I challenge anyone to tell me the name of a person who is running that could actually CHANGE things AND that has a chance. Someone that is not pushing someone else’s agenda along.
(HINT: If you say Obama or Romney your and idiot)

Anonymoussays:

Re: Re: Re: Re: Its inevitable...

1) You obviously have zero understanding of how voting people into higher offices in the US works.
2) Candidates who show even the smallest but of understanding of the laws they’re passing are few and far between, forget ones who actually then take the info they have and move in the right direction with it.
3) Many (Obama is a wonderful example) preach what we want to hear, and then when in office, either do nothing or do a 180 when the time comes to vote.
4) If you think the answer to all this is for every one of us who understands this particular issue well and wants change to run for office, I refer you to point #1.

Anonymoussays:

Re: Re:

And thank you, I’m glad someone brought this up, or I was going to have to.

This did not cost the global economy one cent. What this did, was cost the producers/”legit” sellers profits. Others selling in black/grey markets made money off of the products they sell, and consumers spent less on those products, therefore had more disposable income to put towards other products, thus bringing up the global economy.

But of course, global economy in this case actually means “our pockets,” so it’s all moot.

Anonymoussays:

“World-wide cross border trade in physical counterfeits alone costs the global economy $250 billion a year.”

As opposed to the costs of the broken patent system or the amount pissed away on legislation like this that will do nothing?

These IP asshats are no different from the asshats that want to take away our guns and our porn, using extreme examples that rarely happen as an excuse to smear more feces on the Constitution and fill prisons/reeducation camps for the sake of filling prisons/reeducation camps.

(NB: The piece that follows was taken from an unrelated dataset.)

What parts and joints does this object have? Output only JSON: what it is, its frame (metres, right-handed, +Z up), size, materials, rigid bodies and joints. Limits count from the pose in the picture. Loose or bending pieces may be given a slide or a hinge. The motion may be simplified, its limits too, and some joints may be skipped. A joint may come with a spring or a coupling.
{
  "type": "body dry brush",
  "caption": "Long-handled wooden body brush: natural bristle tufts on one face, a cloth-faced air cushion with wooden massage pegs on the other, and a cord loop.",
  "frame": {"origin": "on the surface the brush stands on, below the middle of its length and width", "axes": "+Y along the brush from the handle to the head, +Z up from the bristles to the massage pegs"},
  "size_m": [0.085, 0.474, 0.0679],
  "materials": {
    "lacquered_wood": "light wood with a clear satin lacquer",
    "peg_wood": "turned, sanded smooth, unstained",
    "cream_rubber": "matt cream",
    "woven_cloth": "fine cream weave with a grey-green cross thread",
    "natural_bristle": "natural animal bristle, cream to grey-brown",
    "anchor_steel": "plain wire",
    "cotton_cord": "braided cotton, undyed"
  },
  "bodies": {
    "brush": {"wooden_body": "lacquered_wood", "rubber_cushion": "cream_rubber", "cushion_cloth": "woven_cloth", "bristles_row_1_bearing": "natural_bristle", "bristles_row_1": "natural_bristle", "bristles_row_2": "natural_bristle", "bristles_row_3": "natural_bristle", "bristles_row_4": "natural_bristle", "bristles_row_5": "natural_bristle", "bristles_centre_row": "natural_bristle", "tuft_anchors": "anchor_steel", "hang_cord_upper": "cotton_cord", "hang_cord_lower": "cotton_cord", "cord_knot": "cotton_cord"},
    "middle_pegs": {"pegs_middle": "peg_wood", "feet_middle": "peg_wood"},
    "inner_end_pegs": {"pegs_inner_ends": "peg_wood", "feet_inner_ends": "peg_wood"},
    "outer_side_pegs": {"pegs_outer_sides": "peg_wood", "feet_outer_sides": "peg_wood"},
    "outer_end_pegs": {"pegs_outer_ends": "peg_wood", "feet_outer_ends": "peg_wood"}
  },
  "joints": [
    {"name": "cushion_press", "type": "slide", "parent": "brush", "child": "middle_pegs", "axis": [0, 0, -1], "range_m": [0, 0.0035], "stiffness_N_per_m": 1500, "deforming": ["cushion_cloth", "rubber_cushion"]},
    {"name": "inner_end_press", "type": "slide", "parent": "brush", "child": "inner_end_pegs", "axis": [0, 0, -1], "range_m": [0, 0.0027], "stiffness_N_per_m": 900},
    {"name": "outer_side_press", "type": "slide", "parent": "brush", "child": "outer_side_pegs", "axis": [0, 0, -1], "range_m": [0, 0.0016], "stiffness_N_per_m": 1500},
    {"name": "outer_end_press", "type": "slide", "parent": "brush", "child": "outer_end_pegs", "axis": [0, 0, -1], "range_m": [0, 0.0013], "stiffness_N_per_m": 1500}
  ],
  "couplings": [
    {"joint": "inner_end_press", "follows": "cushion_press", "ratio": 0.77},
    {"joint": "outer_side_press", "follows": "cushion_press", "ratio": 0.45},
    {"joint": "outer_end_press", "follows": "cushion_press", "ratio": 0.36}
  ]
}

They all want us to be like North Korea, China, or some Middle Eastern dictatorship because their sugar daddies made a dollar less than they did last year or because we’re not living by the “word of God” 100% of the time.

The worst part: voting won’t fix it. The polls are rigged, and the only two choices that are even considered are typically “Mao Zedong” and “Count Dracula.” It’s like these fuckheads are actively trying to finish off the USA.

John Fendersonsays:

Re: Re: Re: Re:

He is making a valid point.

One of the features of these things is the conflation of copyright enforcement and the issue of counterfeit products.

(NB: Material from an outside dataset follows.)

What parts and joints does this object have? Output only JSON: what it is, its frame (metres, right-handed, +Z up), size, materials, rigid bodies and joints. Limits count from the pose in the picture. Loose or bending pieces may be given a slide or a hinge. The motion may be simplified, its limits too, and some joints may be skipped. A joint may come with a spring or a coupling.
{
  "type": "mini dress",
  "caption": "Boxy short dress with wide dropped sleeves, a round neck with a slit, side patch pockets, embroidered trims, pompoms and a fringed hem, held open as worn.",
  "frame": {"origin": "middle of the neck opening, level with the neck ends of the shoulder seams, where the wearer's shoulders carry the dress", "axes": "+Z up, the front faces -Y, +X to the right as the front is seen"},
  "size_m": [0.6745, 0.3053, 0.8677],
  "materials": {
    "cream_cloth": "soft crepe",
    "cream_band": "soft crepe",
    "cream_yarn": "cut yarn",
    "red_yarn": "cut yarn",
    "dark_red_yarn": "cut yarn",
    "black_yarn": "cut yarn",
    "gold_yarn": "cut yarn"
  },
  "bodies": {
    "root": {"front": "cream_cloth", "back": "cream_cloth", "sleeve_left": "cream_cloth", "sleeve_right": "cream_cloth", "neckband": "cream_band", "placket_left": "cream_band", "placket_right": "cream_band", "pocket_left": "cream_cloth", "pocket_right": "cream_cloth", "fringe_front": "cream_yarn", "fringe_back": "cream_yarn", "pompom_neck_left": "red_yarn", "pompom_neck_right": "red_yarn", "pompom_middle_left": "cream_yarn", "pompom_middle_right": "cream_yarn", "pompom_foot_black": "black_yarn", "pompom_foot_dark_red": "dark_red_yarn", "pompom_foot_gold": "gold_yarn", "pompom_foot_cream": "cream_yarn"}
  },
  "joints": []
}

If the goal is to stop, say, counterfeit drugs, it would be easier and much less controversial if the laws being proposed addressed that topic alone. They won’t do that, though, because they don’t care about the counterfeit drug issue as much as they want to be able to use it as cover for the copyright expansion stuff.

Anonymoussays:

As we’ve read countless places now (including several times on TD), the 250 billion number is essentially an aerially-extracted guess that’s been repeated enough to become “fact.” It’s annoying, though not surprising, that GIPC would repeat it and ignore its debunking, because it suits their agenda.

But the numbers Mike cites don’t do much to debunk this GIPC campaign or add much to the argument that the problem of counterfeits is overblown. The term “domestic value” that CBP uses is supposed to track the real price of a fake, not the retail price of the real thing, as Mike fears. Sure, maybe customs is inflating their figures, but the use of “domestic value” rather than “retail price” is actually an improvement over the alternative of valuing a crappy fake handbag at a thousand bucks or whatever a real designer one costs from Prada or Gucci.

As others have pointed out, it’s to be expected that customs catches only a small amount of whatever bad thing might be coming into the country. Ive seen 1% or 2% used as a baseline estimate in some scenarios, but obviously it depends on a lot of things. If the 1% or 2% holds for fake drugs, then seizing 17 mil would it would indicate something on the order of a billion dollars in fake drugs coming into the US last year. That’s a lot. Maybe not cause for sky-is-falling alarm, but fake drugs worry me a lot more than fake handbags or designer jeans or whatever.